Estas reacções mostram e confirmam a falta de formação /informação de muitos portugueses, que logo ali viram o rapazinho simples vencer o duelo com a "dótora" arrogante. Uau! Palmas! Não viram, nem perceberam, que, em último caso, a "dótora" estava ...... pasme-se a defendê-los enquanto trabalhadores.

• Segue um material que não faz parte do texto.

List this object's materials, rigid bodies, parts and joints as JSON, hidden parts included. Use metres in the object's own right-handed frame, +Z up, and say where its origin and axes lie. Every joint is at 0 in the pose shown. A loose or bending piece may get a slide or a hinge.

O acidente que aconteceu há semanas numa fábrica do Bangladesh e que causou centenas de mortos veio confirmar aquilo que se sabe há muito tempo: para comprarmos roupa a preços baixos, há pessoas que vivem e trabalham em condições miseráveis. Pessoas que são escravizadas. Pessoas que ganham salários vergonhosos por dias e dias seguidos de trabalho. Pessoas que são exploradas desde que nascem até que morrem. É melhor isto do que estar desempregado? NÃO, NÃO É.
Martim Neves tem 16 anos e uma vida inteira à sua frente para perceber que existem umas "coisitas" muito importantes, sem as quais o ser humano não vive: dignidade, direitos, liberdade. As pessoas que ficaram radiantes com a resposta do rapaz não perceberam e temo que nunca venham a perceber. Pegando nas palavras de RAP, estas pessoas encarnam "o sonho do pensamento rústico-liberal: a verdade na boca da criança, o menino que faz ver à doutora, o bom senso prático a superiorizar-se ao saber académico." Este pensamento explica, em grande parte, a razão do actual governo continuar de pé, como explicou durante décadas a existência do salazarismo.
Cada povo tem o que merece.
Por mim, desejo o melhor para o negócio do Martim.
Com a Raquel Varela partilho, seguramente, o peso da consciência de comprar e utilizar produtos feitos à custa do sofrimento de milhares de pessoas. Mas isso não me retira o pensamento crítico.